Al tiempo, esto generó una de las peores crisis humanitarias en la historia reciente: millones de desplazados por la guerra sin lugar a dónde ir. Una Europa paralizada por su desconfianza hacia la inmigración (inmigración proveniente sobre todo de sus antiguas colonias en África y Asia) que no atinaba a dar una respuesta ante las oleadas de personas que trataban de llegar a Turquía o que arriesgaban la vida en el mar Mediterráneo. Hay miles de testimonios de esta tragedia: los refugiados ahogados en el mar (todavía tengo presente la imagen de un niño pequeño de 4 años, cuyo cuerpo yace inerte en una playa), o hacinados en centros de concentración en Grecia y Turquía ante la negativa de varios países de recibirlos, con la notable excepción de Canadá.

Por un momento, después de los constantes bombardeos sobre la ciudad rebelde de Alepo, el mundo parecía reaccionar.
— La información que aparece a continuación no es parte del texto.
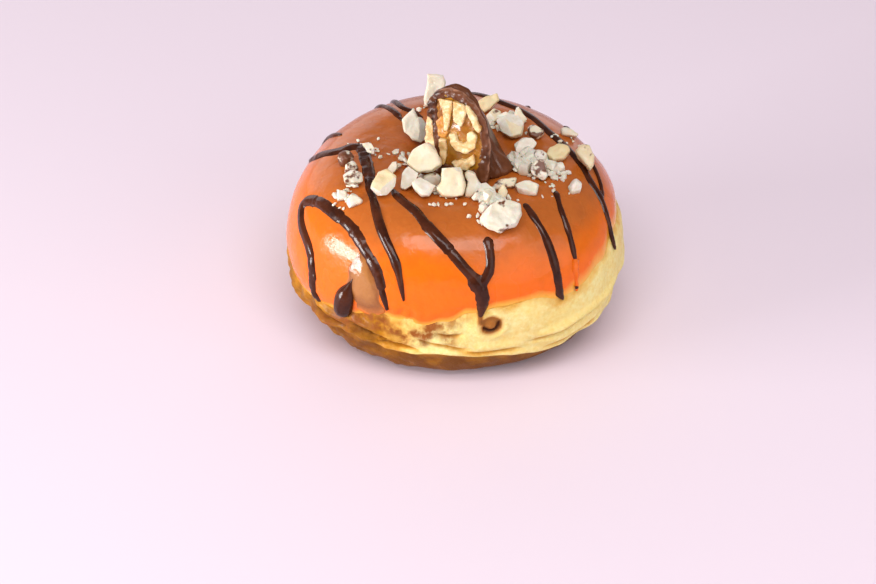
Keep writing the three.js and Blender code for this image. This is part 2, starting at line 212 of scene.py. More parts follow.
def dough_spot(angle, k):
    """Where a corner of the dough is, how browned or darkened in its folds as painted shade, how
    soaked and how chocolatey.
    """
    turn, seam, edge = dough_turns[k], seam_turn(angle), icing_edge(angle)
    leftward = -angle if angle < 60 else 360 - angle
    lift = -DOUGH_SUNK
    if -90 < turn < 90:
        lift += DOUGH_SWELLS * (1 - smoothstep(turn, edge - 4, edge + 8))
    at = skin(angle, turn)
    band = smoothstep(-turn, -30, -8) * smoothstep(turn, -84, -66)
    lumps = 0.6 * wave(at, 26, 2) + 0.36 * wave(at, 9, 5) + 0.16 * wave(at, 3.5, 7)
    # The pale band rolls over into a lip above the browned base, which is set back.
    crease = math.exp(-((turn - seam) / 1.7) ** 2) * (1.1 + 1.1 * wave(at, 11, 3))
    lip = math.exp(-((turn - seam - 4.5) / 3.0) ** 2) * (0.9 + 0.7 * wave(at, 6, 4))
    base = 1.2 * smoothstep(seam - turn, -0.5, 1.5) * (1 - smoothstep(seam - turn, 5, 34))
    fold = folded(angle, turn, at)
    # The left side is wrinkled.
    left = smoothstep(leftward, 96, 125) * (1 - smoothstep(leftward, 165, 215))
    rough = left * (0.7 * wave(at, 5, 21) + 0.45 * wave(at, 2.2, 22))
    # A burst blister in the band: a knob in a crater that chocolate ran round and into.
    hole = at - CRATER
    far, side = hole.length / MM, hole.normalized().dot(Vector((0.35, 0, -0.94)))
    trench = (0.25 + 0.75 * smoothstep(side, -0.5, 0.5)) * math.exp(-((far - 2.3) / 0.8) ** 2)
    pit = 1.4 * trench - 0.5 * math.exp(-((far - 4.0) / 1.0) ** 2)
    ragged = far + 0.9 * wave(at, 2.5, 15)
    choc = 0.5 * (1 - smoothstep(ragged, 2.2, 3.6)) + 0.6 * trench
    trail = abs(hole.x / MM + 2.4 + 0.25 * hole.z / MM + 0.6 * wave(at, 3, 16))
    trail = (1 - smoothstep(trail, 0.2, 1.2)) * (1 - smoothstep(far, 5, 8))
    choc = max(choc, 0.7 * trail * smoothstep(hole.z / MM, -1, 1))
    # Browned under the seam, a little under the icing and on the left; darkened in the folds as
    # painted shade.
    bake_and_fold_shade = smoothstep(-turn, -seam - 4, -seam + 8) if turn > -90 else 1.0
    bake_and_fold_shade = max(bake_and_fold_shade, 0.85 * left * smoothstep(-turn, -edge - 26, -edge + 6),
               0.3 * (1 - smoothstep(edge - turn, -2, 7)), (0.45 + 0.6 * left) * fold * band)
    # Icing soaked in along its edge, left of the front.
    soak = 1 - smoothstep(abs(turn - edge + 5 + wave(at, 4, 31) * 7 + wave(at, 10, 32) * 9), 3, 10)
    soak *= smoothstep(leftward, 80, 98) * (1 - smoothstep(leftward, 132, 155))
    lift += band * (lumps + lip + rough - crease - fold - base - pit)
    return skin(angle, turn, lift), bake_and_fold_shade, soak, min(1.0, choc)


dough_mesh = spun_ring("fried_dough", DOUGH_STEPS, DOUGH_CORNERS, dough_spot,
                       "bake_and_fold_shade", "soak", "choc")


def placed(name, data):
    """An object in the scene, at the origin."""
    item = bpy.data.objects.new(name, data)
    bpy.context.scene.collection.objects.link(item)
    return item


def new_piece(name, mesh, finish, slot, *stands_for, flat=False):
    """A piece of the doughnut: it rides on it and stands for its solids."""
    piece = placed(name, mesh)
    mesh.materials.clear()
    mesh.materials.append(finish.material)
    if not flat:
        mesh.shade_smooth()
    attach(piece, "root")
    if stands_for:
        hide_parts(*stands_for)
    return piece


def grain_group():
    """Cloudy food grain as a mask: noise of a size in millimetres, cut to a range."""
    group = bpy.data.node_groups.new("grain", "ShaderNodeTree")
    for name, value in (("Size", 5.0), ("Detail", 3.0), ("Roughness", 0.55), ("Low", 0.3),
                        ("High", 0.7)):
        group.interface.new_socket(name, in_out="INPUT",
                                   socket_type="NodeSocketFloat").default_value = value
    group.interface.new_socket("Mask", in_out="OUTPUT", socket_type="NodeSocketFloat")
    given = group.nodes.new("NodeGroupInput").outputs
    place = group.nodes.new("ShaderNodeTexCoord").outputs["Object"]
    scale = group.nodes.new("ShaderNodeMath")
    scale.operation = "DIVIDE"
    scale.inputs[0].default_value = 1 / MM
    cloud = group.nodes.new("ShaderNodeTexNoise")
    cut = group.nodes.new("ShaderNodeMapRange")
    result = group.nodes.new("NodeGroupOutput").inputs["Mask"]
    for source, socket in ((given["Size"], scale.inputs[1]),
                           (scale.outputs[0], cloud.inputs["Scale"]),
                           (place, cloud.inputs["Vector"]),
                           (given["Detail"], cloud.inputs["Detail"]),
                           (given["Roughness"], cloud.inputs["Roughness"]),
                           (cloud.outputs["Fac"], cut.inputs["Value"]),
                           (given["Low"], cut.inputs["From Min"]),
                           (given["High"], cut.inputs["From Max"]), (cut.outputs[0], result)):
        group.links.new(source, socket)
    return group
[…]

Incluso los aliados de Al-Asad, rusos y chinos, tuvieron que denunciar la masacre sobre civiles desarmados. Las potencias acordaron un cese al fuego en el que se permitiría la evacuación de la ciudad, y el dictador no tendría que sufrir ninguna consecuencia por sus actos: conservaría el poder a cambio de entregar sus armas químicas bajo la supervisión de Moscú. Los años de guerra, los desplazados, los muertos, la destrucción del país no habían servido para nada: los negocios seguían igual que siempre. Hasta esta semana.

Impulsado por la crisis moral de su hija Ivanka, Donald Trump autorizó el bombardeo de un aeropuerto militar sirio, hecho ilegal puesto que es un acto de guerra que tendría que haber sido avalado por el Congreso de los Estados Unidos, y nuevamente pone a la región en un proceso de desestabilización. Trump se niega a recibir refugiados, pero ataca a otras naciones en su nombre: qué ironía.

Todos deberíamos sentir vergüenza por lo que pasa en Siria, pero sobre todo, por nuestra indolencia en esta tragedia.